Mettre en place des changements structurels : Olivier Fontan explique que la baisse brutale et temporaire des émissions de gaz à effet de serre, de l’ordre de 30 % lors du confinement, n’est pas souhaitable car elle n’est pas durable : des changements structurels sont donc nécessaires. Pour ce faire, le rapport spécial du HCC recommande notamment de tirer les enseignements de la crise en termes de vulnérabilités, de résilience ; d’intégrer l’urgence climatique à la sortie de crise en valorisant par exemple la méthodologie du budget vert ; d’opérer une relance verte ne verrouillant pas l’économie dans des trajectoires carbonées et privilégiant la décarbonation (par exemple: investissements vers l’efficacité énergétique et les infrastructures bas-carbone) ; de conditionner des mesures budgétaires et fiscales à l’adoption de plans d’investissement et de perspectives compatibles avec la trajectoire bas-carbone.
Opérer une transition juste : Olivier Fontan souligne que la transition écologique doit porter une attention toute particulière aux vulnérabilités et à l’accroissement des inégalités qui « rendent les individus et donc par conséquent la société beaucoup plus sensibles aux chocs externes qu’ils soient climatiques ou sanitaires ».
Accompagner les entreprises dans une stratégie plus résiliente : Pour Nathalie Lhayani, l’accompagnement des entreprises doit se faire en plusieurs temps. Si à très court-terme, il faut se préoccuper des problèmes de trésorerie et du chômage partiel, il faut dans un deuxième temps se questionner sur les contreparties qui peuvent être exigées des entreprises qui vont être soutenues (automobile, transport aérien), et les accompagner dans une stratégie plus résiliente et soutenable à long terme, notamment sur la base des scénarios et méthodologie de l’ADEME (trajectoires ACT construites avec les entreprises des secteurs concernés à l’échelle internationale), en fonction de leur secteur. Dans un troisième temps, une relance keynésienne serait bénéfique et constituerait le moment de préparer ce que les économistes nomment la phase de « destruction créatrice » à la fin des cycles de crise et restructurer les activités très polluantes. Anne Catherine Husson-Traore, souligne que la nécessaire transformation du modèle économique est particulièrement vraie pour le secteur automobile, déjà en difficulté avant la crise, qui peine à s’adapter à des changements rapides.
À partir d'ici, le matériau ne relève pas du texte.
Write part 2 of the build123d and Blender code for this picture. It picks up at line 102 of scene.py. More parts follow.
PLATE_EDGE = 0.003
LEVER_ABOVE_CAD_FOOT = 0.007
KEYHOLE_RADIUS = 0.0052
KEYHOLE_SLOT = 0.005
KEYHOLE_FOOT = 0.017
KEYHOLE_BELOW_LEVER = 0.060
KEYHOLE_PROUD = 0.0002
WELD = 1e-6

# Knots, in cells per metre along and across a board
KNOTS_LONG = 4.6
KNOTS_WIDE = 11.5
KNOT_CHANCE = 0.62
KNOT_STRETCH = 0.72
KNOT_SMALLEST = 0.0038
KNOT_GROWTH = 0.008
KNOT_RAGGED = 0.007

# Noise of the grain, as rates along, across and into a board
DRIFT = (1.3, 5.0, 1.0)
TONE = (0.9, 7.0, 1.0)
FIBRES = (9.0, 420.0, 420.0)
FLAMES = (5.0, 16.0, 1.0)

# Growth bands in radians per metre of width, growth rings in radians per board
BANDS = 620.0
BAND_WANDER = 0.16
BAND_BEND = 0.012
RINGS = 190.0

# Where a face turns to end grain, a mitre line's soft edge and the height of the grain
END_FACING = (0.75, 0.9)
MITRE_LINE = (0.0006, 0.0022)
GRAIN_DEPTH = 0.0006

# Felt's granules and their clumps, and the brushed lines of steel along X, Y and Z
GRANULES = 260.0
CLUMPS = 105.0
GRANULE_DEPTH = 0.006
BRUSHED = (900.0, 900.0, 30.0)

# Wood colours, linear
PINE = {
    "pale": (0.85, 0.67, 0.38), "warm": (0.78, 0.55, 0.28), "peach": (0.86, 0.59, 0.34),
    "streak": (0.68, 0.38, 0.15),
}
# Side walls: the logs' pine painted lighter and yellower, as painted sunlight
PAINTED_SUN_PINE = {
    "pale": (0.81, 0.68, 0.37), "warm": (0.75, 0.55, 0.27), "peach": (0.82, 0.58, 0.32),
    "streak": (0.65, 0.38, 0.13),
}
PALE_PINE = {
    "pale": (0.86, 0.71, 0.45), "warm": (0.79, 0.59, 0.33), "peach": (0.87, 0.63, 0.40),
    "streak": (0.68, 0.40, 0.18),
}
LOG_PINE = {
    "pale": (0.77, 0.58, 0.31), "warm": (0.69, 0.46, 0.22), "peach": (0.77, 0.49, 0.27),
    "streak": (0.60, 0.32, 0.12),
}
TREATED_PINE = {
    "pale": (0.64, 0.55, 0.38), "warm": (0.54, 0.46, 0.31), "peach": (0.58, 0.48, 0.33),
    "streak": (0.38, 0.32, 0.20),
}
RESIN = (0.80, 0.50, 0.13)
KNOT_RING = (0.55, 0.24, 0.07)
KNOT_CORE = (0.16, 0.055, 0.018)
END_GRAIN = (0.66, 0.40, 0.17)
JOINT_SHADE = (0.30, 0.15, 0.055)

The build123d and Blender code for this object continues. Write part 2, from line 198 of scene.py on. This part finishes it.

Une des pistes, selon Olivier Fontan, pour répondre à ces enjeux est de favoriser la formation et la reconversion professionnelles, en maximisant les investissements vers les secteurs de la transition les plus créateurs d’emplois, comme par exemple celui de la rénovation énergétique des bâtiments qui permet de plus de réduire la précarité énergétique de nombreux foyers.